Linda Kinstler points out that Ukraine’s army is unequipped to respond to a Russian invasion:
Ukraine inherited the Soviet military machine when it gained independence. At the time, that meant Ukraine had the second-largest standing army in Europe, with some 750,000 troops. But the new government couldn’t afford to keep up such a large force, and began rapidly cutting costs. Since then, the Ukrainian Defense Ministry has been “consistently downsizing to a force of about 120,000, which they thought made sense,” said Steven Pifer, former U.S. ambassador to Ukraine (1998-2000). When Russia invaded Crimea, Ukraine was still in the process of downsizing, and had plans to further decrease its forces to 100,000 by 2017.
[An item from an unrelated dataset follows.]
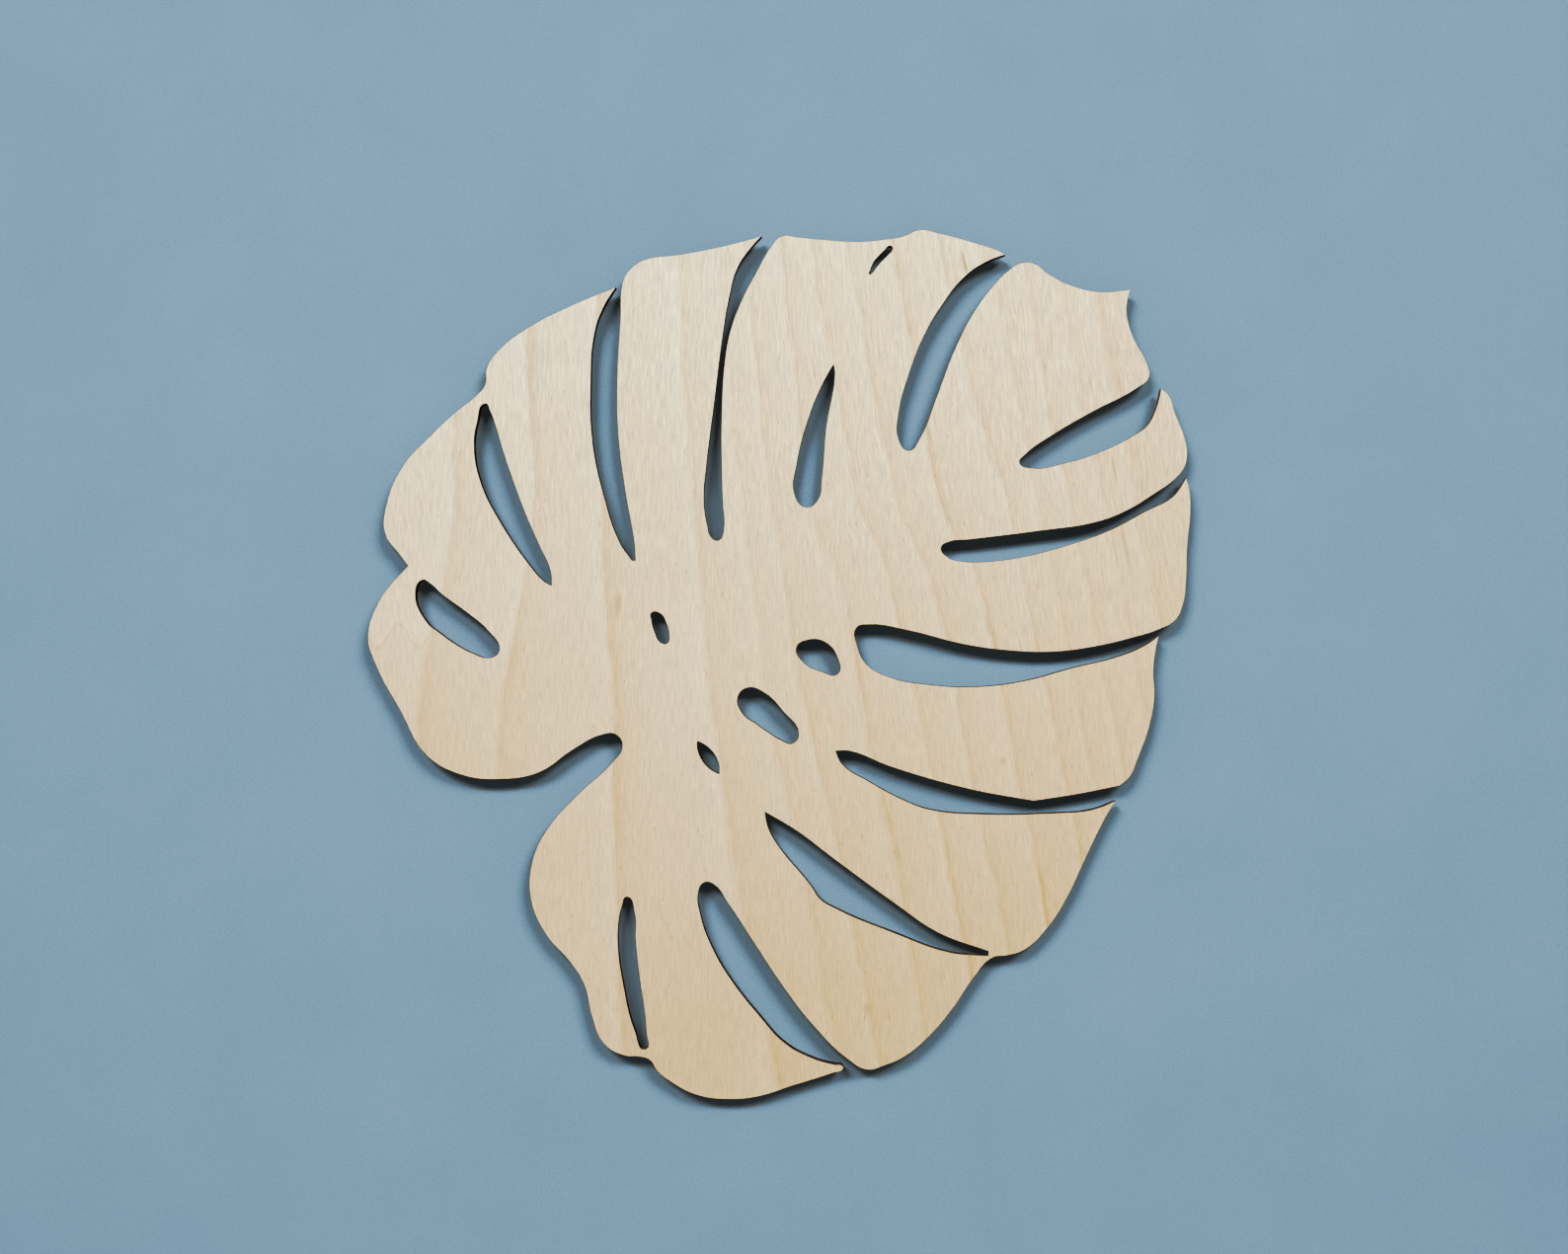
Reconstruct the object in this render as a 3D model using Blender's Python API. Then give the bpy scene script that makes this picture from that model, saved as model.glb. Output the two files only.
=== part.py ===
"""A wall panel of laser-cut plywood in the outline of a monstera leaf, held on foam mounting pads.

Metres, +Z up. The wall is the plane y = 0 and the front of the panel faces -Y. The origin is the
middle of the middle pad's back face, on the wall. The panel is 400 mm high and 379 mm wide.
"""

from math import radians

import bpy

MM = 0.001

# Driving dimensions.
PANEL_THICKNESS = 4.0 * MM
PAD_THICKNESS = 3.0 * MM
PAD_SIDE = 20.0 * MM
# The panel's back stays this far off the pads, so that the two meshes don't meet.
CONTACT_GAP = 0.3 * MM
# Straight steps between two knots of the outline.
STEPS_BETWEEN_KNOTS = 5

# The middles of the pads behind the panel, as x and z in millimetres.
PAD_MIDDLES = {
    "foam_pad_middle": (0, 0),
    "foam_pad_left": (-131.5, -52),
    "foam_pad_upper_left": (-89.5, 98),
    "foam_pad_top": (31.5, 135),
    "foam_pad_upper_right": (143, 118),
    "foam_pad_right": (170, 4),
    "foam_pad_lower_right": (118, -124),
    "foam_pad_bottom": (-18, -197),
}

# Outlines seen from the front, in millimetres from the origin: x to the right, z up. A knot is smooth
# unless it ends in SHARP.
SHARP = True

# The outer edge, clockwise from the notch on the left. Lobes are numbered clockwise from the lowest one
# on the left side, and each open slot runs in from the edge between two lobes.
OUTER_EDGE = [
    # Lobe 2, from the notch to its tip.
    (-150.5, 16.5, SHARP), (-155, 22.5), (-161, 31), (-160.5, 44.5), (-152.5, 63), (-141, 75.5),
    (-129.5, 86.5), (-119, 95), (-115, 100), (-114.5, 107), (-109, 115.5), (-92, 128), (-78, 135),
    (-65.5, 140.5), (-55, 144.5, SHARP),
    # Slot between lobes 2 and 3.
    (-60.5, 135.5), (-64.5, 124.5), (-66.5, 100), (-65.5, 72.5), (-60.5, 49), (-53, 27),
    (-47.5, 19, SHARP), (-46, 19, SHARP), (-46.5, 26.5), (-50.5, 49.5), (-54, 77), (-54.5, 102),
    (-53, 129.5), (-52, 146.5),
    # Lobe 3.
    (-50, 151), (-46, 155), (-41, 157.5), (-26, 159.5), (-5.5, 163.5), (12, 168, SHARP),
    # Slot between lobes 3 and 4, with its narrow waist.
    (7.5, 163), (1, 153.5), (-3, 139), (-5.5, 124.5), (-9.5, 93), (-13.5, 61), (-14.5, 47.5),
    (-13, 35.5), (-10.5, 29), (-7.5, 28.5), (-5.5, 33), (-6, 45.5), (-6.5, 63.5), (-6.5, 85.5),
    (-5, 111), (-2.5, 124.5), (2.5, 138), (9.5, 151.5),
    # Lobe 4.
    (16.5, 163.5), (21, 168), (29, 167.5), (39.5, 166.5), (56.5, 165.5), (68, 166.5),
    (77, 168), (84.5, 171), (93, 169.5), (113, 164), (120.5, 161.5), (124, 159.5, SHARP),
    # Slot between lobes 4 and 5.
    (116, 156.5), (105.5, 149.5), (95, 136.5), (86.5, 122), (79.5, 104), (75, 87), (75, 74.5),
    (79.5, 69.5), (84.5, 75), (91.5, 92), (100, 114.5), (109, 132.5), (118.5, 145.5), (125, 152),
    # Lobe 5.
    (130.5, 155.5), (137, 155.5), (144, 150.5), (154, 145.5), (167, 142.5), (181.5, 143.5, SHARP),
    (180, 138), (180, 130.5), (183.5, 120), (189, 109.5), (190, 103), (185, 98.5),
    # Slot between lobes 5 and 6.
    (163.5, 87), (145.5, 76.5), (133, 67.5), (130.5, 64), (135.5, 61.5), (152, 64), (166.5, 68.5),
    (182, 76), (189.5, 81.5), (193.5, 90),
    # Lobe 6.
    (195.5, 98, SHARP), (199, 95), (202, 86.5), (206, 76.5), (207.5, 69), (206.5, 62.5),
    # Slot between lobes 6 and 7.
    (203, 57.5), (191.5, 49), (179, 41.5), (165.5, 36.5), (139.5, 32.5), (107, 28.5), (98, 27.5),
    (94.5, 25), (97.5, 20.5), (105.5, 18.5), (116, 18.5), (133.5, 21), (154, 26.5), (172, 33),
    (188, 41.5), (201, 48.5),
    # Lobe 7.
    (207, 57, SHARP), (208.5, 52), (209, 41), (207.5, 25), (207, 9), (205.5, -1.5), (202, -8.5),
    # Slot between lobes 7 and 8.
    (195, -12.5), (182.5, -16.5), (165.5, -20.5), (146, -23), (126.5, -22.5), (104.5, -19.5),
    (78.5, -13), (61, -10.5), (55.5, -12), (56, -20.5), (60, -28.5), (70.5, -34.5), (89, -38),
    (109, -39), (131.5, -36.5), (154, -30.5), (177.5, -24.5), (188, -20),
    # Lobe 8.
    (194.5, -15.5, SHARP), (193, -22.5), (192, -31.5), (192.5, -43), (190, -57.5), (185, -71.5),
    (181, -80.5), (176.5, -84.5, SHARP), (156.5, -88.5),
    # Slot between lobes 8 and 9.
    (137, -91.5, SHARP), (125, -89.5), (107, -86), (70.5, -75.5), (52, -68.5), (46, -68.5, SHARP),
    (49, -74.5), (60.5, -82), (79.5, -92), (90, -95.5), (115.5, -97.5), (146, -97), (163.5, -95.5),
    # Lobes 9 and 10, which are joined at the edge.
    (174.5, -91.5, SHARP), (169.5, -100), (160, -119.5), (152.5, -135.5), (143.5, -149.5),
    (132.5, -160), (124.5, -162.5), (118, -163.5), (109.5, -172.5), (100, -186.5), (88.5, -200),
    (77.5, -209), (68.5, -213), (60.5, -215),
    # Slot between lobes 10 and 11.
    (52, -210.5), (35.5, -194.5), (23, -178.5), (9, -157.5), (-3.5, -138.5), (-10.5, -129.5),
    (-14.5, -129), (-17, -133), (-16, -144), (-10.5, -159), (-2, -173.5), (11, -190),
    (22.5, -202.5), (34, -209), (45.5, -212.5),
    # Lobe 11.
    (49, -213), (49.5, -214.5), (44.5, -216.5), (25.5, -222.5), (11.5, -227), (-2.5, -228.5),
    (-18, -226.5), (-30.5, -220), (-36, -215.5), (-39.5, -210.5), (-44, -209), (-51, -208.5),
    (-60.5, -203), (-66, -190.5), (-69.5, -176), (-76, -165.5), (-87, -153), (-94, -137),
    (-93.5, -119.5), (-87, -105), (-72.5, -88.5), (-56, -73),
    # The wide gap where a stalk would join, then lobe 1 up to the notch.
    (-52, -66.5), (-55, -61), (-61, -61), (-74, -67.5), (-90.5, -78.5), (-108.5, -81.5),
    (-126, -79.5), (-142, -70.5), (-154, -50), (-165.5, -28.5), (-169, -16), (-164, 0),
    (-158, 8.5),
]

# Openings that don't reach the edge.
HOLES = {
    "oval in lobe 1": [
        (-144, 10), (-147, 4.5), (-142, -9), (-135.5, -14.5), (-128.5, -19.5), (-121, -23.5),
        (-112, -25.5), (-108.5, -22), (-113.5, -13.5), (-124, -4.5), (-135, 3.5), (-140.5, 8.5),
    ],
    "slot in lobe 2": [
        (-115, 91), (-118.5, 83), (-120, 70.5), (-116.5, 53.5), (-108.5, 37.5), (-95, 17.5),
        (-88, 9.5), (-84.5, 7.5, SHARP), (-85, 14), (-90.5, 26.5), (-97, 41.5), (-105.5, 65),
        (-113, 88),
    ],
    "slot in lobe 4": [
        (45, 109, SHARP), (40, 100), (34, 85.5), (28, 62.5), (27, 50), (32, 43.5), (37.5, 46.5),
        (39.5, 57), (41.5, 80), (45.5, 104.5),
    ],
    "sliver at the top of lobe 4": [
        (71, 163.5), (68.5, 161.5), (66, 159), (63.5, 156), (62, 152.5), (61.5, 150.5),
        (62.5, 151), (64.5, 153.5), (67, 156.5), (69.5, 159), (72, 162.5),
    ],
    "slot between lobes 9 and 10": [
        (13.5, -96.5, SHARP), (28.5, -105.5), (43, -116.5), (73, -138.5), (93, -152),
        (116, -160.5, SHARP), (116, -162.5, SHARP), (98.5, -161), (73, -152), (45.5, -140.5),
        (39, -136.5), (34.5, -130), (19, -111), (15, -103.5),
    ],
    "slot in lobe 11": [
        (-50, -135.5), (-52, -139.5), (-53.5, -146), (-54, -156.5), (-51.5, -175.5),
        (-46, -197.5), (-41.5, -205.5), (-41, -197.5), (-44.5, -170), (-46, -155), (-46.5, -142.5),
    ],
    "left oval by the midrib": [
        (-38.5, -5), (-38.5, -8.5), (-37, -14), (-34.5, -18.5), (-31.5, -19), (-30.5, -15.5),
        (-32, -9.5), (-34.5, -5.5),
    ],
    "lower oval by the midrib": [
        (-17.5, -64, SHARP), (-17.5, -67), (-16, -71.5), (-12, -76.5), (-7.5, -79, SHARP),
        (-8, -73.5), (-13, -66.5),
    ],
    "long oval by the midrib": [
        (5.5, -39.5), (1, -44), (3.5, -51.5), (9.5, -56), (16, -60.5), (21, -63.5), (26, -65),
        (29, -61), (21.5, -50), (13.5, -42),
    ],
    "right oval by the midrib": [
        (28, -21), (33.5, -17.5), (41, -18.5), (46.5, -25), (47, -33), (39.5, -32), (31.5, -28),
    ],
}


def make_material(name, colour, roughness):
    """A plain Principled material with no metal in it."""
    material = bpy.data.materials.new(name)
    material.use_nodes = True
    shader = material.node_tree.nodes["Principled BSDF"]
    shader.inputs["Base Color"].default_value = (*colour, 1.0)
    shader.inputs["Roughness"].default_value = roughness
    shader.inputs["Metallic"].default_value = 0.0
    return material


def add_closed_spline(curve, knots):
    """Adds one closed outline: smooth at each knot, with a corner at each SHARP one."""
    spline = curve.splines.new("BEZIER")
    spline.bezier_points.add(len(knots) - 1)
    spline.use_cyclic_u = True
    spline.resolution_u = STEPS_BETWEEN_KNOTS
    for point, (x, z, *sharp) in zip(spline.bezier_points, knots):
        handle_type = "VECTOR" if sharp else "AUTO"
        point.co = (x * MM, z * MM, 0.0)
        point.handle_left_type = handle_type
        point.handle_right_type = handle_type


def make_leaf_panel(collection):
    """The panel: one sheet of plywood with every slot and hole cut through it."""
    curve = bpy.data.curves.new("leaf_panel", "CURVE")
    curve.dimensions = "2D"
    curve.fill_mode = "BOTH"
    curve.extrude = PANEL_THICKNESS / 2
    curve.resolution_u = STEPS_BETWEEN_KNOTS
    for knots in (OUTER_EDGE, *HOLES.values()):
        add_closed_spline(curve, knots)
    curve.materials.append(make_material("birch_plywood", (0.70, 0.60, 0.44), 0.6))
    panel = bpy.data.objects.new("leaf_panel", curve)
    # Turned so that the curve's own y axis points up and its face looks along -Y.
    panel.rotation_euler.x = radians(90)
    panel.location.y = -(PAD_THICKNESS + CONTACT_GAP + PANEL_THICKNESS / 2)
    collection.objects.link(panel)
    return panel


def make_foam_pads(collection):
    """Square pads of double-sided foam between the panel and the wall, one object each."""
    bpy.ops.mesh.primitive_cube_add(size=1.0)
    first = bpy.context.object
    mesh = first.data
    mesh.name = "foam_pad"
    for vertex in mesh.vertices:
        vertex.co.x *= PAD_SIDE
        vertex.co.y *= PAD_THICKNESS
        vertex.co.z *= PAD_SIDE
    mesh.materials.append(make_material("white_foam", (0.80, 0.80, 0.77), 0.9))
    bpy.data.objects.remove(first)
    for name, (x, z) in PAD_MIDDLES.items():
        pad = bpy.data.objects.new(name, mesh)
        pad.location = (x * MM, -PAD_THICKNESS / 2, z * MM)
        collection.objects.link(pad)


def main():
    for old in list(bpy.data.objects):
        bpy.data.objects.remove(old)
    collection = bpy.data.collections.new("monstera_leaf_wall_panel")
    bpy.context.scene.collection.children.link(collection)
    make_leaf_panel(collection)
    make_foam_pads(collection)


main()
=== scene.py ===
"""Plywood leaf wall panel: a laser-cut leaf of pale birch plywood, held off a wall by foam pads.

Sizes are in metres unless a name says MM. The panel hangs upright: +Z is up, and its face looks along -Y.
"""
import math

import bpy
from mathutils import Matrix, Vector


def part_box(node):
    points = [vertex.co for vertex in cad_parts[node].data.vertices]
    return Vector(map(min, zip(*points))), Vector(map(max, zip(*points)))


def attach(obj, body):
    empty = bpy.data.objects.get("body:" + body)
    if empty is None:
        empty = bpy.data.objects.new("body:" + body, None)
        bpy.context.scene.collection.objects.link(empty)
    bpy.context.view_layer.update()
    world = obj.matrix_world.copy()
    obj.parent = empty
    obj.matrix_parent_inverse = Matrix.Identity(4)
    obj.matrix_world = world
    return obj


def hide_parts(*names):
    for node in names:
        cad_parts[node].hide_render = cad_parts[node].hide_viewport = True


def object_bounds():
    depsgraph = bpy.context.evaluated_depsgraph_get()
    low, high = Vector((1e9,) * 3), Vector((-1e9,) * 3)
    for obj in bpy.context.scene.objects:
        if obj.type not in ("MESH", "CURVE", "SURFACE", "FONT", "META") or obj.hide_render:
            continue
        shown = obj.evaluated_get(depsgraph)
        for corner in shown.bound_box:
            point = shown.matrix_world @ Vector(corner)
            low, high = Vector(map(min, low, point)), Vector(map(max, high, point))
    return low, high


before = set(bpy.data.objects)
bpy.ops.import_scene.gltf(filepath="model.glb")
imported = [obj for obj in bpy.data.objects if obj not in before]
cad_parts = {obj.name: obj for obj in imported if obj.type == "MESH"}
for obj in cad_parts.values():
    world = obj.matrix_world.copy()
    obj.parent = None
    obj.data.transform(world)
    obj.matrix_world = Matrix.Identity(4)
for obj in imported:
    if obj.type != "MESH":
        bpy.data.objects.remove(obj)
cad_low, cad_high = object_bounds()
sheet_low, sheet_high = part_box("leaf_panel")
FACE_Y = sheet_low.y
BACK_Y = sheet_high.y

# The cut edge of the sheet.
RIM_WIDTH = 0.00015
FACE_PLY_THICKNESS = 0.0011
GLUE_LINE_THICKNESS = 0.00016
GLUE_LINE_DEPTH = 0.00010
SHEET_SMOOTH_DEGREES = 32.0

# Which finish each part of the sheet has, in the order of its material slots.
FACE, BACK, RIM, FACE_PLY, CORE_PLY, GLUE_LINE = range(6)

# The foam pads.
PAD_NAMES = (
    "foam_pad_middle",
    "foam_pad_left",
    "foam_pad_upper_left",
    "foam_pad_top",
    "foam_pad_upper_right",
    "foam_pad_right",
    "foam_pad_lower_right",
    "foam_pad_bottom",
)
PAD_CORNER_RADIUS = 0.0012
PAD_CORNER_SEGMENTS = 4
PAD_FILM_THICKNESS = 0.00022
PAD_TO_SHEET_GAP = 0.00004
PAD_SMOOTH_DEGREES = 40.0

# The waist where a pad's foam gives: how deep, then each cut's place as a share of the pad's thickness and
# its share of that depth.
PAD_WAIST = 0.00045
PAD_WAIST_CUTS = (
    (0.5, 1.0),
    (0.28, 0.75),
    (0.72, 0.75),
)

# How near counts as the same place, as a double to merge, as on one level, and as on a face of the sheet.
SAME_PLACE = 0.000001
MERGE_DISTANCE = 0.000002
ON_LEVEL = 0.00002
ON_FACE = 0.0001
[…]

Soviet-era infrastructure remains the backbone of Ukraine’s army, which means that most military bases are located in the western part of the country, where they could fend off a NATO attack.
David Patrikarakos adds that, in the east, the police aren’t doing much to combat the separatists and in some cases have joined them:
“Yanukovych had especially strong links to the police force,” says Nataliya Gumenyuk, a Ukrainian journalist and co-founder of the independent online TV station Hromadske.TV. “The police in East Ukraine have been the most corrupt sphere of local government for a long time; they are politically controlled and on the payroll.”
Little surprise, then, that despite their numbers (Ukraine has 300,000 policemen compared with 100,000 soldiers, Kyiv mayoral candidate and former heavyweight boxing champion Vitali Klitschko told me), for the most part the police have failed to even try to combat the unrest. It is merely the most egregious example of the truth at the heart of the situation in east Ukraine: What remains of Ukrainian national organizations and loyalties are cracking, dissolving, disintegrating.